------ SOURCE DATA ------

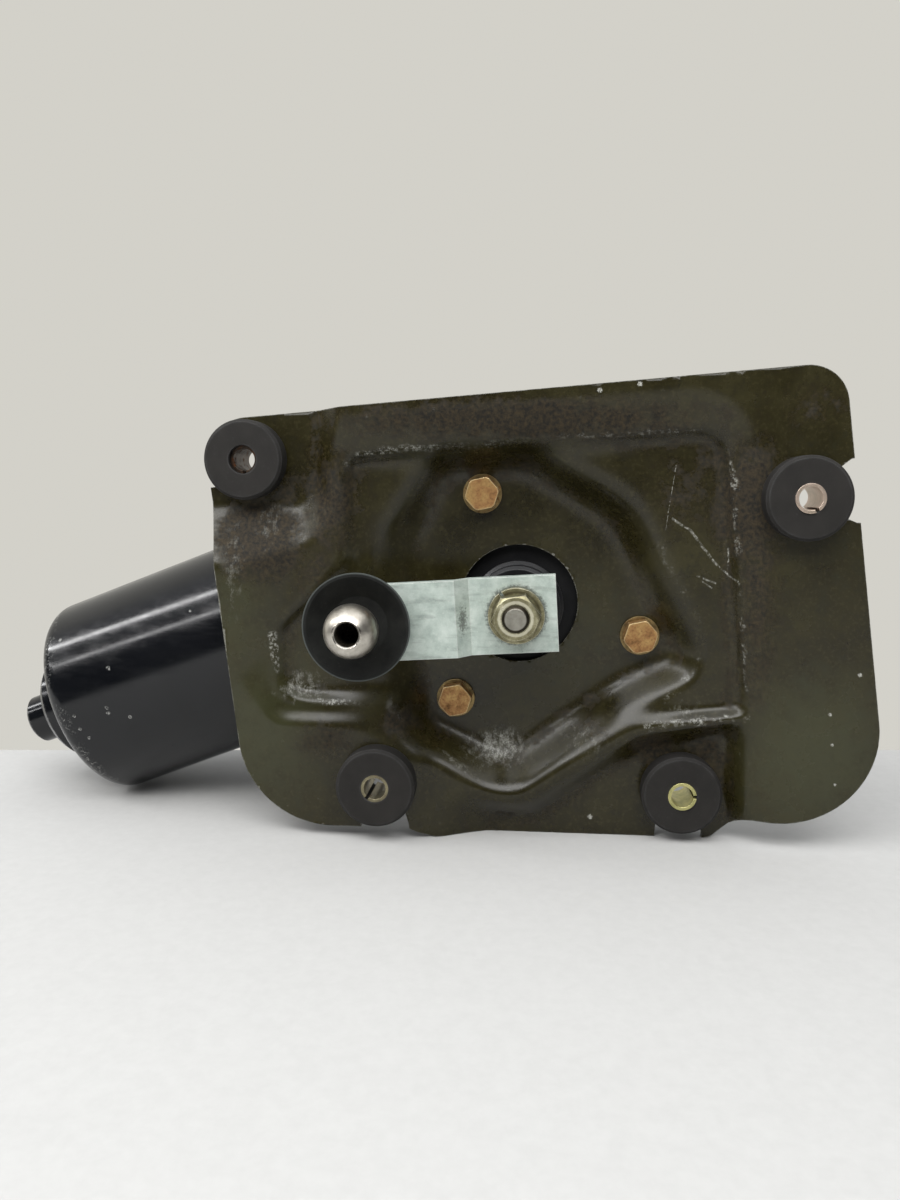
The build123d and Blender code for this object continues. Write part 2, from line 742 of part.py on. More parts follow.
with BuildPart() as tooth_gap:
    with BuildSketch(facing_front(wheel_rear_depth + cut_margin)):
        outline(*gap_section(-wheel_twist / 2))
    with BuildSketch(facing_front(wheel_front_depth - cut_margin)):
        outline(*gap_section(wheel_twist / 2))
    loft(ruled=True)

with BuildPart() as worm_wheel:
    with BuildSketch(crank_section):
        outline(
            (wheel_front_depth, wheel_seat_radius),
            (wheel_front_depth, wheel_tip_radius - wheel_chamfer),
            (wheel_front_depth + wheel_chamfer, wheel_tip_radius),
            (wheel_rear_depth - wheel_chamfer, wheel_tip_radius),
            (wheel_rear_depth, wheel_tip_radius - wheel_chamfer),
            (wheel_rear_depth, wheel_seat_radius),
        )
    revolve(axis=Axis.Y)
    for n in range(wheel_teeth):
        turn = 360 * n / wheel_teeth + degrees(gap_direction)
        add(tooth_gap.part.rotate(Axis((0, 0, 0), (0, -1, 0)), turn), mode=Mode.SUBTRACT)
finish(worm_wheel.part, "worm_wheel")

park_ring_thickness = 0.8
park_ring_inner = journal_radius + 2.2
park_ring_outer = wheel_root_radius - 0.4

with BuildPart() as park_ring:
    with BuildSketch(facing_front(wheel_rear_depth)):
        Circle(park_ring_outer)
        Circle(park_ring_inner, mode=Mode.SUBTRACT)
        with Locations((-park_ring_outer, 0)):
            Rectangle(park_gap_depth, park_gap_width, mode=Mode.SUBTRACT)
    extrude(amount=-park_ring_thickness)
finish(park_ring.part, "park_ring")

# --- crank arm, nut and ball stud -------------------------------------------------------

joggle_end = arm_joggle_start + arm_joggle
arm_end = crank_radius + arm_width / 2
arm_side = Plane(origin=(0, 0, 0), x_dir=arm_direction,
                 z_dir=arm_direction.cross(Vector(0, -1, 0)))
arm_face = Plane(origin=(0, 0, 0), x_dir=arm_direction, z_dir=(0, -1, 0))

with BuildPart() as crank_arm:
    with BuildSketch(arm_side):
        outline(
            (-arm_heel, -arm_back_depth), (-arm_heel, -arm_front_depth),
            (arm_joggle_start, -arm_front_depth), (joggle_end, -stud_front_depth),
            (arm_end, -stud_front_depth), (arm_end, -stud_back_depth),
            (joggle_end, -stud_back_depth), (arm_joggle_start, -arm_back_depth),
        )
    extrude(amount=arm_width, both=True)
    with BuildSketch(arm_face.offset(-arm_back_depth)):
        with BuildLine():
            Line((-arm_heel, -arm_width / 2), (-arm_heel, arm_width / 2))
            Line((-arm_heel, arm_width / 2), (crank_radius, arm_width / 2))
            RadiusArc((crank_radius, arm_width / 2), (crank_radius, -arm_width / 2),
                      arm_width / 2)
            Line((crank_radius, -arm_width / 2), (-arm_heel, -arm_width / 2))
        make_face()
    extrude(amount=arm_thickness + arm_joggle, mode=Mode.INTERSECT)
    with BuildSketch(crank_section):
        outline(
            (arm_front_depth, 0), (arm_front_depth, taper_small_radius),
            (arm_back_depth, taper_large_radius), (arm_back_depth, 0),
        )
    revolve(axis=Axis.Y, mode=Mode.SUBTRACT)
    with BuildSketch(ball_section):
        band(stud_front_depth, stud_back_depth, 0, ball_neck_radius)
    revolve(axis=ball_axis, mode=Mode.SUBTRACT)
finish(crank_arm.part, "crank_arm")

with BuildPart() as spring_washer:
    with BuildSketch(facing_front(arm_front_depth)):
        Circle(washer_radius)
        Circle(shaft_thread_radius + washer_bore_play, mode=Mode.SUBTRACT)
        with Locations(Location((0, 0), washer_split_angle)):
            with Locations((washer_radius, 0)):
                Rectangle(2 * washer_radius - 2, washer_split, mode=Mode.SUBTRACT)
    extrude(amount=washer_thickness)
finish(spring_washer.part, "spring_washer")

with BuildPart() as crank_nut:
    with BuildSketch(facing_front(nut_back_depth)):
        RegularPolygon(nut_flats / 2, 6, major_radius=False, rotation=nut_turn)
    extrude(amount=nut_height)
    with BuildSketch(crank_section):
        corner_reach = nut_flats * 0.6
        outline(
            (nut_front_depth, 0), (nut_front_depth, nut_flats / 2 * nut_crown),
            (nut_front_depth + nut_chamfer, corner_reach), (nut_back_depth, corner_reach),
            (nut_back_depth, 0),
        )
    revolve(axis=Axis.Y, mode=Mode.INTERSECT)
    with BuildSketch(crank_section):
        band(nut_front_depth, nut_back_depth, 0, shaft_thread_radius)
    revolve(axis=Axis.Y, mode=Mode.SUBTRACT)
finish(crank_nut.part, "crank_nut")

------

» **TASK PROMPT**
Begin with the first line of the listing and copy exactly through the line that contains "loft(ruled=True)", please, keeping both ends and leaving out everything after.

» **COMPLETE OUTPUT**
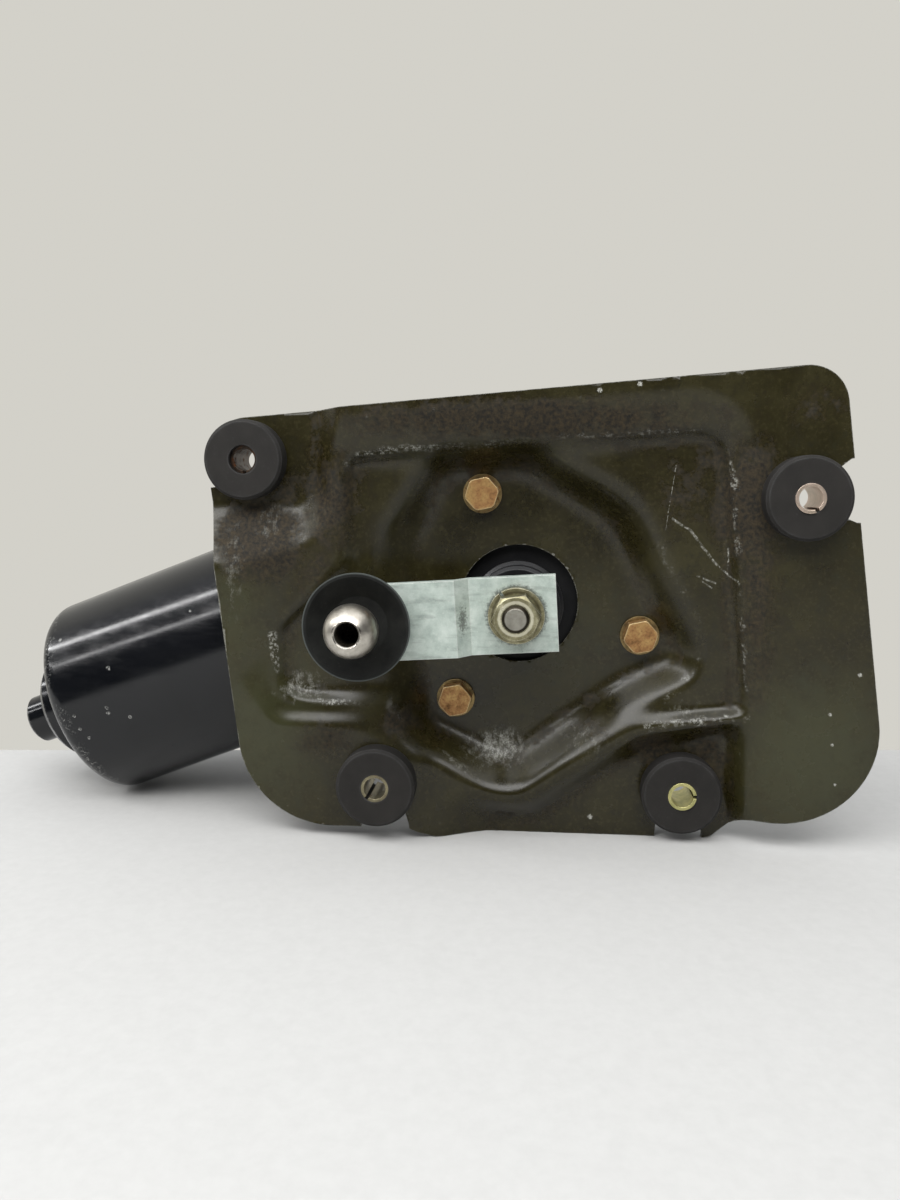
The build123d and Blender code for this object continues. Write part 2, from line 742 of part.py on. More parts follow.
with BuildPart() as tooth_gap:
    with BuildSketch(facing_front(wheel_rear_depth + cut_margin)):
        outline(*gap_section(-wheel_twist / 2))
    with BuildSketch(facing_front(wheel_front_depth - cut_margin)):
        outline(*gap_section(wheel_twist / 2))
    loft(ruled=True)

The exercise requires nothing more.